What are the drawbacks of Espresso Pods?
The drawback of the espresso pod is simply that the very, very best espresso can only be made by the skilled hands of a trained and experienced barista. Fresh beans, a clean, well maintained grinder set to grind just for the espresso machine being used, the proper tamping pressure and technique, a high quality espresso machine, and the skill and experience with the coffee/grinder/machine combination will result in the best espresso possible — a rare luxury.
What machines can use Espresso Pods?
Most commercial espresso machines can use espresso pods in the single-shot filter basket. Many machines come with special filter basket for use with pods. Almost all home espresso machines will work with ESE pods. Many machines are designed specifically to be used with pods, such as the FrancisFrancis! and Ascaso brands. These machines, designed for use with pods, will produce better results than a machine that can simply use pods. Lastly, there are machines that use only pods and cannot use manually tamped coffee. These produce the best
results from espresso pods.
What machines cannot use Espresso Pods?
First off, single-serving coffee makers, such as the Senseo or Melita One-One CANNOT use E.S.E. espresso pods, even though they look very similar to the pods used by those machines. But they do not fit.
Espresso machines using proprietary capsules, such as the Lavazza Espresso Point, the Nespresso, and the Tassimo machines also cannot use E.S.E. espresso pods. With those machines you are limited to the offerings of the company that makes the machine.
There are other espresso machines that for one reason or another cannot use pods, but the great majority of "normal" espresso machines can successfully use pods.
What is espresso?
Espresso is a coffee drink that is made using pressure in addition to temperature to extract soluble compounds from the coffee bean. Because of the use of pressure, the temperature can be lower than used in other brewing methods. The lower temperature does not extract certain unpleasant compounds that are extracted in other methods. The use of pressure extracts
desirable compounds that are left behind in other methods. The result is a strong, thick coffee drink with a naturally occurring froth, called "crema."
What is the origin of the word "espresso"?
From the New Oxford American Dictionary: ORIGIN 1940s: from Italian (caffè) espresso, literally 'pressed out (coffee).'
In other words, it is "expressed" coffee — expressed meaning "to squeeze out," and that is exactly what is happening when the machine is using pressure to force substances out of the bean, much like the Italians produce olive oil from olives.
However, there is another interpretation of the word that is popular in Italy. It's said that the term, espresso, was first coined around 1900 and, loosely translated, means a cup of coffee brewed expressly for you. The adverb, espressamente, means expressly for you. It is used to describe food and drinks that are made at the moment of asking.
What are the three kinds of coffee?
When choosing espresso one is confronted with three broad categories of coffee: 100% Arabica blends, Arabica / Robusta blends, and single origin Arabicas. Let's take these from back to front.
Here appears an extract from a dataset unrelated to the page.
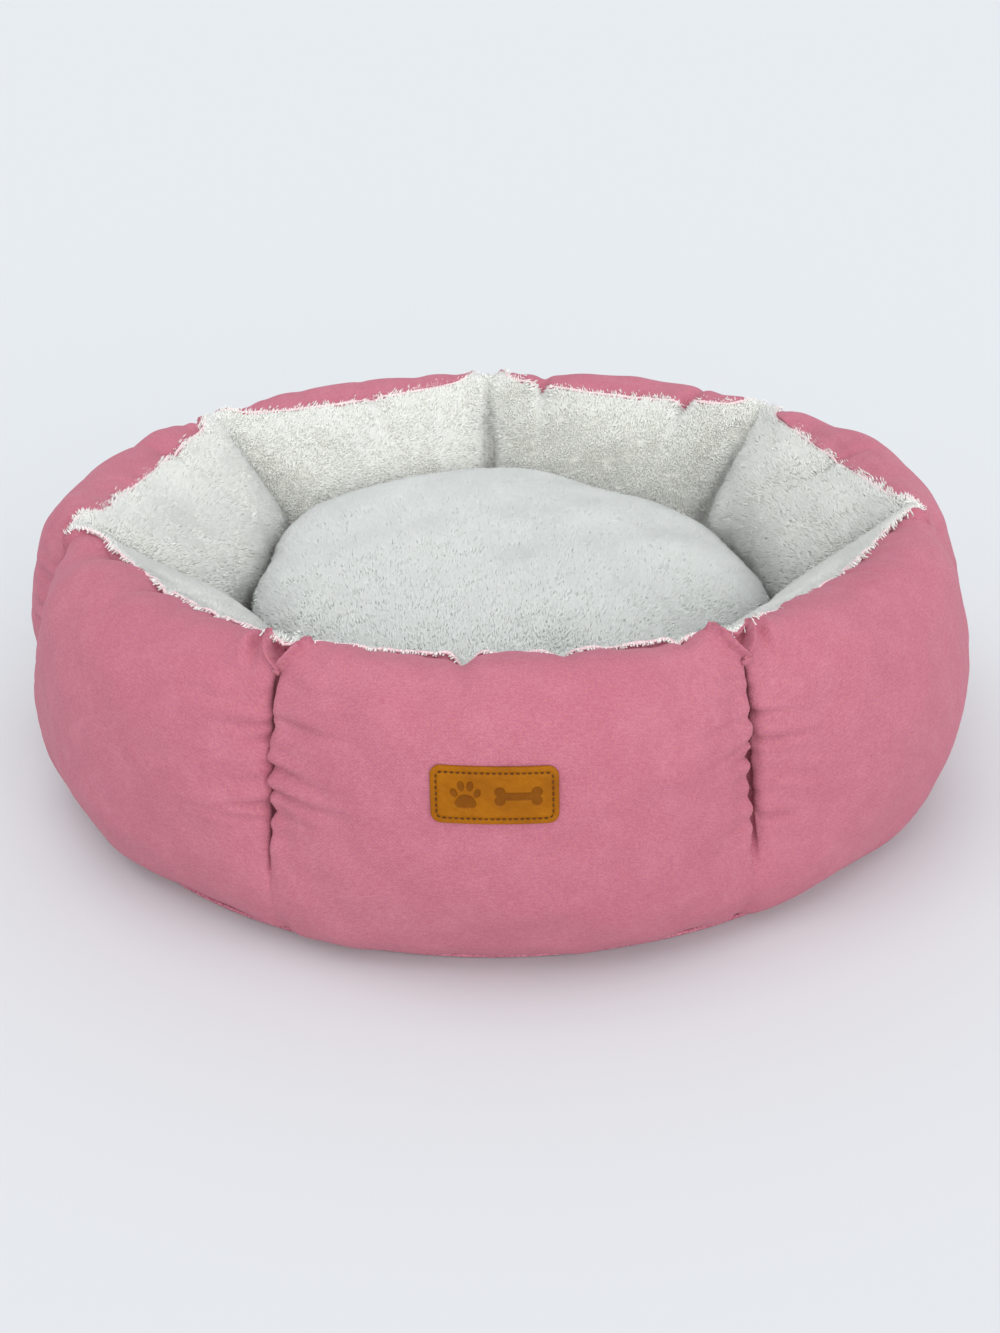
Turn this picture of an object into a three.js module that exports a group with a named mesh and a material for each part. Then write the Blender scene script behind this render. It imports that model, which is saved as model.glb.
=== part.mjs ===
// A round pet bed: a stuffed wall of seven pinched panels round a flat base,
// with a loose domed cushion lying in the nest.
// Millimetres, +Z up. The origin is on the floor, on the axis of the wall.
// -Y is the front, where the label is sewn on.
import * as THREE from 'three';

// ---- Driving dimensions ----

const PANELS = 7;
const FABRIC = 1.2;          // woven cover cloth
const PLUSH = 5;             // plush cloth, backing and pile together
const GAP = 0.8;             // air left between a cloth and what it wraps

// The wall's section, from the inside foot over the crown to the bottom hem.
// mid is [radius, height] half way along a panel, corner is the same at a pinched corner.
// crease is 1 where the corner is pulled in to a sharp fold, 0 where it only turns.
const SECTION = [
  { name: 'inner foot', mid: [182, 36], corner: [190, 36], crease: 0.5 },
  { name: 'inner lower', mid: [178, 58], corner: [192, 58], crease: 1 },
  { name: 'inner belly', mid: [177, 84], corner: [199, 84], crease: 1 },
  { name: 'inner upper', mid: [185, 113], corner: [215, 113], crease: 1 },
  { name: 'inner lip', mid: [208, 140], corner: [236, 146], crease: 0.8 },
  { name: 'rim seam', mid: [232, 156], corner: [250, 166], crease: 0.2 },
  { name: 'crown', mid: [256, 165], corner: [256, 161], crease: 0.6 },
  { name: 'shoulder', mid: [278, 150], corner: [260, 141], crease: 0.9 },
  { name: 'outer upper', mid: [290, 121], corner: [263, 115], crease: 1 },
  { name: 'outer belly', mid: [294, 84], corner: [271, 82], crease: 1 },
  { name: 'outer lower', mid: [292, 47], corner: [284, 47], crease: 0.5 },
  { name: 'outer foot', mid: [280, 17], corner: [278, 17], crease: 0 },
  { name: 'hem', mid: [262, 4], corner: [262, 4], crease: 0 },
];
const RIM = 5;
const OUTER_UPPER = 8;
const OUTER_BELLY = 9;
const HEM = SECTION.length - 1;
const HEART_RADIUS = 235;    // middle of the wall's section
const HEART_HEIGHT = 75;

// Places round one panel where the section is drawn: -1 and 1 are its two corners.
const PANEL_STEPS = [-1, -0.93, -0.76, -0.42, 0, 0.42, 0.76, 0.93];
const CREASE_POWER = 2.4;    // higher gives tighter folds at the corners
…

Single origin coffees are those whose beans come from a single locale and present the unique flavor of the beans grown in the particular region: Brazil, Colombia, Kenya, Nicaragua, Ethiopia, Jamaica, etc. Single origin coffees are always 100% Arabica beans (more on that later).
Arabicas are coffee of the species Coffea Arabica, indigenous to Ethiopia. The plant only grows under limited conditions in mountainous regions, and is the main bean used in specialty coffee. Arabica beans from differing locations are blended to produce a balanced and consistent coffee.
Robusta beans are of the species Coffea Canephora which has its origins in western Africa. The robusta plant grows at sea level and is a far more robust plant than the Arabica. Robusta beans contain more of the acids that cause indigestion. A cup of Arabica coffee is milder, more aromatic, less astringent, and has about half the caffeine of a cup of Robusta coffee.
Arabica / Robusta blends achieve a balance of body and mildness by combining the smoothness of Arabica with the heartiness of Robusta. Arabica / Robusta blends are the most popular of the three kinds.